Hicks, Muse’s media strategy seems to be working. Already its television and radio stations bring in an estimated $2 billion. Like other media magnates, Hicks is looking overseas as well. His biggest impact could be in Latin America, where he is slowly building a network of media properties. His number two partner, John Muse, has sojourned to London to pursue more European investments (the firm has other offices in New York City, St. Louis, Buenos Aires, and Mexico City).
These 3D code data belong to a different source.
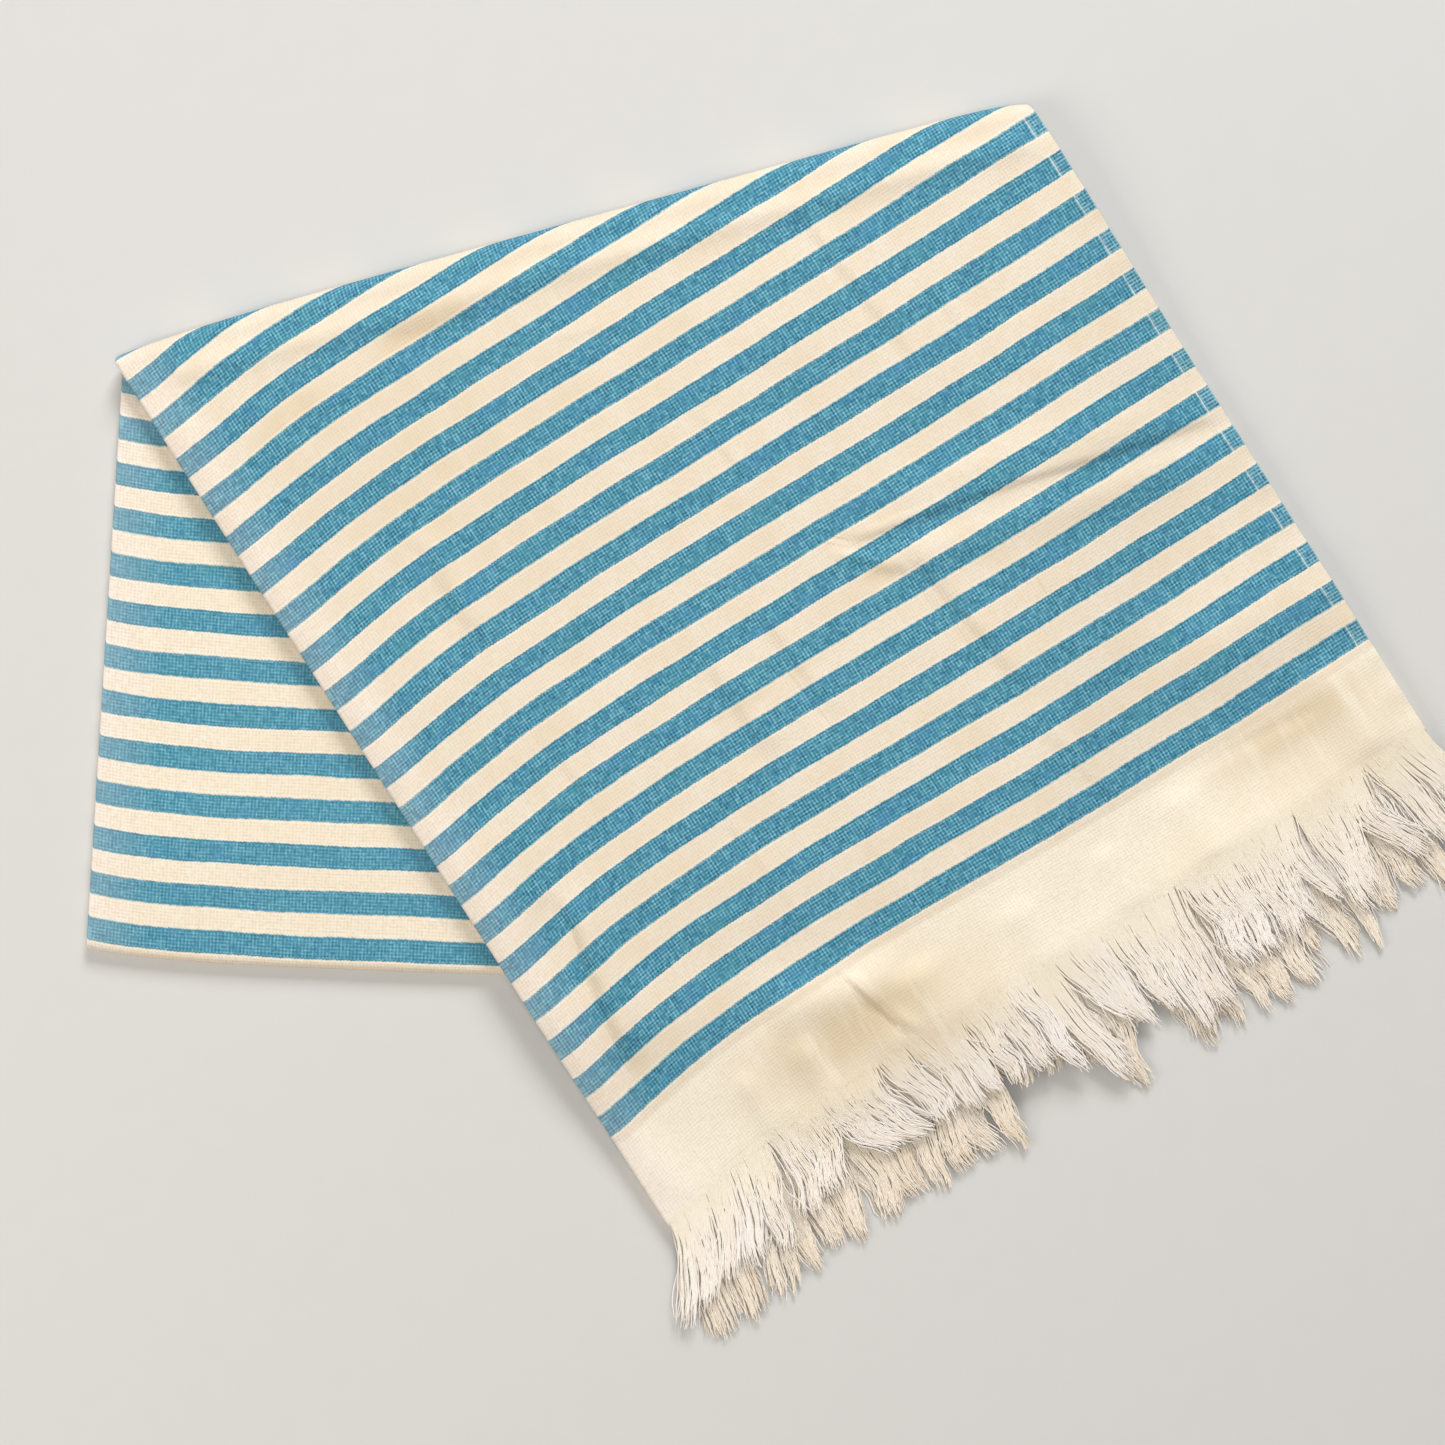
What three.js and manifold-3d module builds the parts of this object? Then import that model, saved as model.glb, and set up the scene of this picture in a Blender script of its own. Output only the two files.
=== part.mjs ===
// A striped, flat-woven cotton towel with a fringe at both ends. It is folded in half lengthwise,
// then in half crosswise, and then doubled over on a slanting fold, so that both fringed ends lie
// together in the upper part and reach past the lower part.
// Millimetres, +Z up. The towel lies on z = 0, with the origin under the middle of its outline.
import * as THREE from "three";
import Module from "manifold-3d";
import { mergeVertices } from "three/addons/utils/BufferGeometryUtils.js";

const wasm = await Module();
wasm.setup();

// The cloth, doubled lengthwise into a band of two leaves. The inner leaf is a little narrower.
const HALF_WIDTH = 472;
const INNER_SHORT = 4;
const THICKNESS = 1.5;

// Distance from one layer's middle to the next: at folds and edges, and out in the open.
const PITCH_AT_EDGE = 2.1;
const PITCH_OPEN = 2.6;
const LOFT_REACH = 30;

// Where the cloth lies. The sharp corner is where the left edge would meet the slanting fold.
const CORNER = new THREE.Vector2(-365.3, 198.4);
const WARP_ANGLE = THREE.MathUtils.degToRad(-57.45);
const FOLD_ANGLE = THREE.MathUtils.degToRad(15.25);

// Upper part: from the slanting fold to the cloth's end, along the warp. The lower pair of layers
// reaches further, because it takes the shorter way round the fold.
const UPPER_END = 540;
const LOWER_PAIR_EXTRA = 14;
const END_TAPER = 110;

// Lower part: from the slanting fold to the crosswise fold, and how far its left edge is drawn in.
const LOWER_END = 315.5;
const LOWER_BOW = 6;
const LOWER_BOW_REACH = 35;
const PULL_IN = 8.5;
const CROSS_TAPER = 60;

// Noses of the folds: how much longer than high they are. The slanting fold's is shorter at both
// ends, which rounds the corners of the outline.
const SLANT_STRETCH = { open: 1.55, left: 0.95, leftReach: 40, right: 1.1, rightReach: 14 };
const CROSS_STRETCH = 1.2;

// Where the upper part comes down from the lower part to the floor.
const DROP_START = 12;
const DROP_LENGTH = 90;

// Soft swells of the upper part, as lines in plan with a height and a half width.
const SWELLS = [
  { name: "main crease", from: [8.7, 92.4], to: [215.7, 165.4], height: 1.8, reach: 15 },
  { name: "left roll", from: [-295.3, 128.9], to: [-100.3, -176.1], height: 1.2, reach: 24 },
  { name: "plain band", from: [144.7, -51.1], to: [294.7, 43.9], height: 1.6, reach: 30 },
];

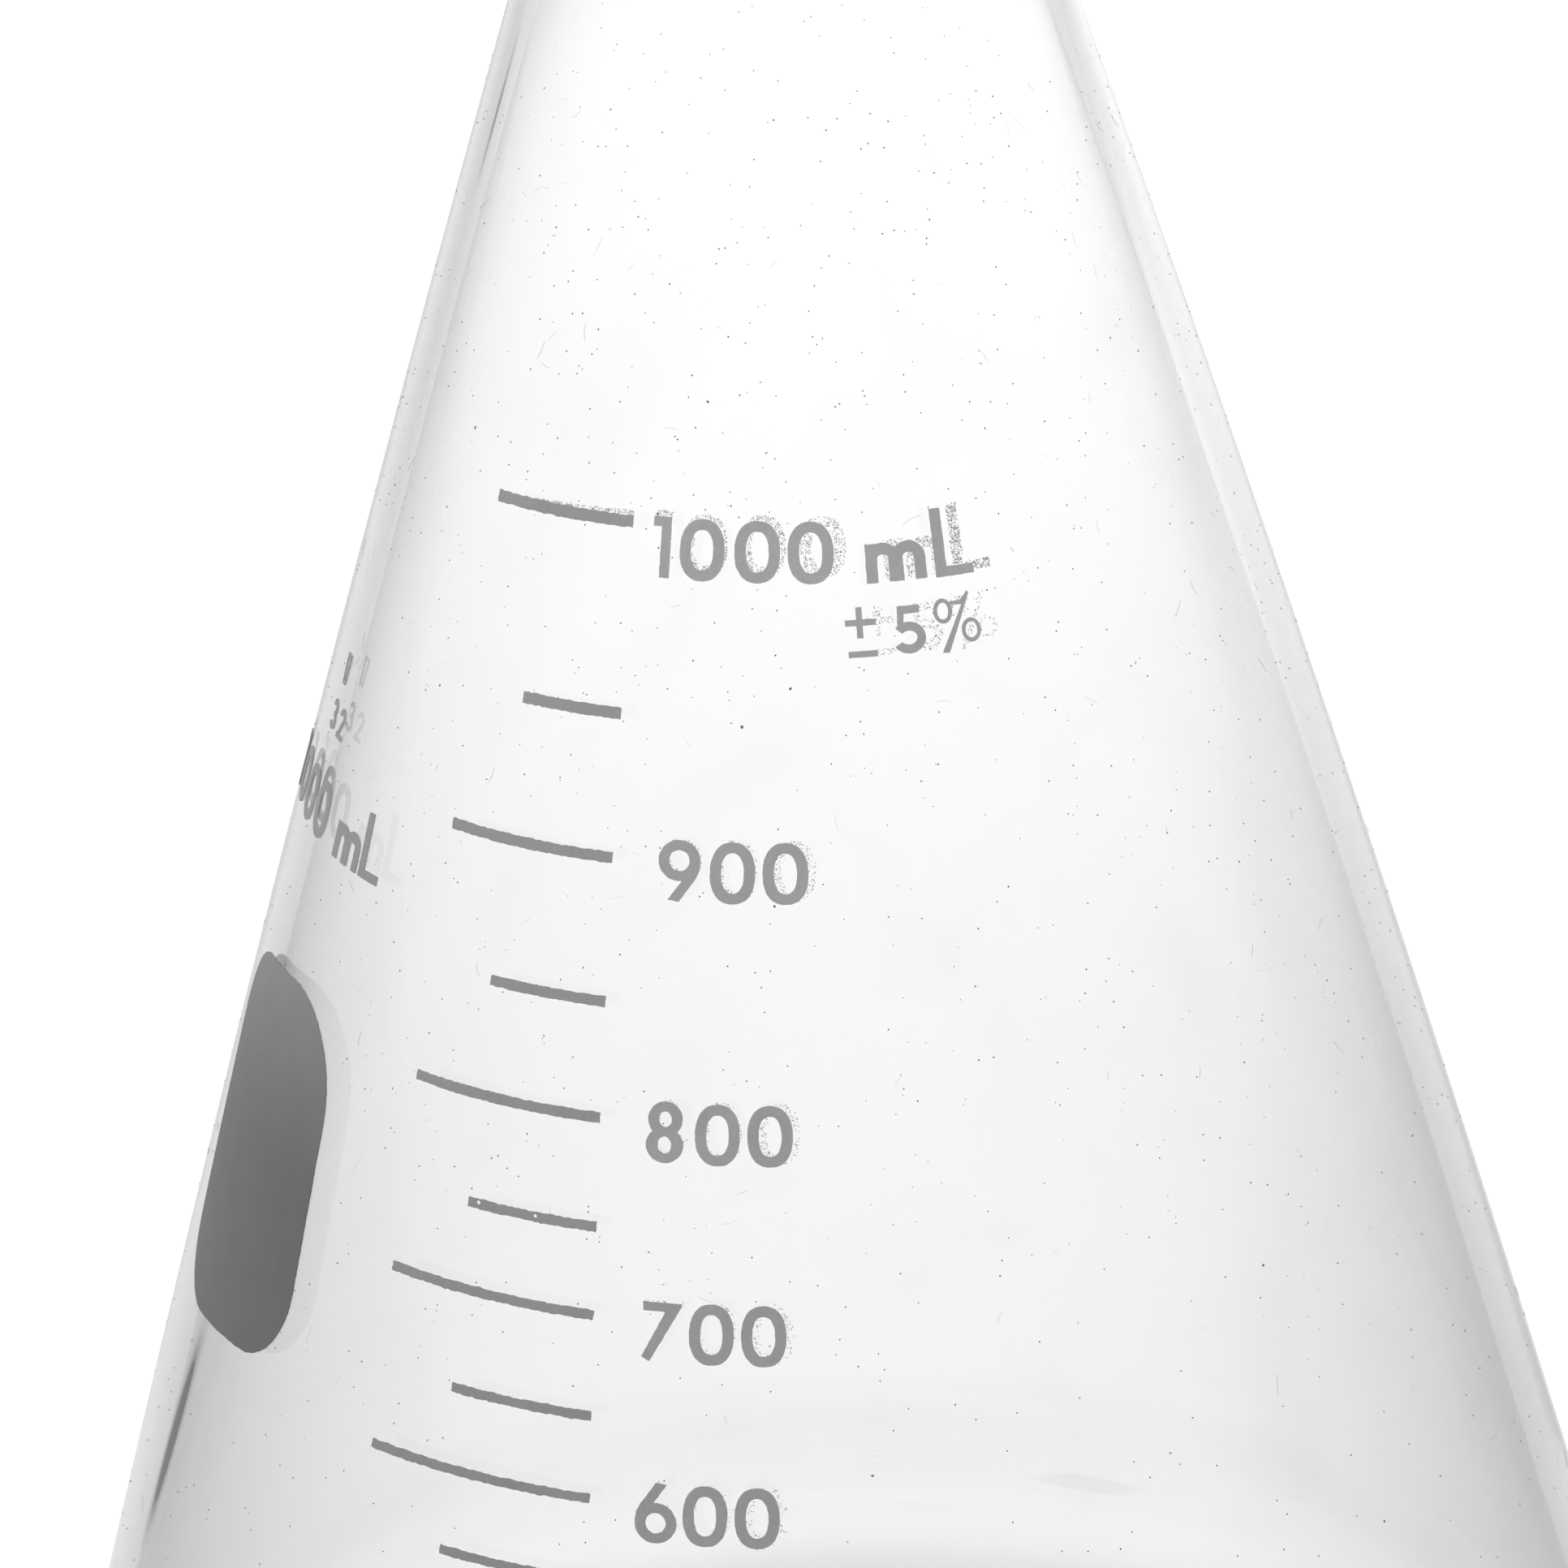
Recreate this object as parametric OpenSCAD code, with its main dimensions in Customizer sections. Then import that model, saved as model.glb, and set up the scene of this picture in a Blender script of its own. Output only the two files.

Hicks says he is trying to cut back on his famously hectic schedule, but he admits that he is still too busy and can return only half of his phone calls. He has six children, four from his first marriage and two from his second, to Cinda Cree Hicks, a former New York art dealer. He sits on twelve boards of directors and serves on the University of Texas Board of Regents, where he appears to have become one of the more influential voices in deciding whom the next UT coaches will be. His purchases of the Rangers and the Stars have taken large amounts of his time; for example, in January he found himself in the middle of an intense civic fight over a proposal that the City of Dallas help pay for a new arena for the hockey and basketball teams.

Still, Hicks says he is determined to create bigger investment funds and look for even more companies to buy. When he is asked what drives him to make his company bigger, a perplexed look crosses his face.

“What do you mean?” he asks, genuinely curious.

“Well,” comes the response, “it’s not like you need the money anymore.”

Hicks chuckles. “This isn’t about money. It’s about having fun. And after all I’ve been through, I don’t want to stop having fun.”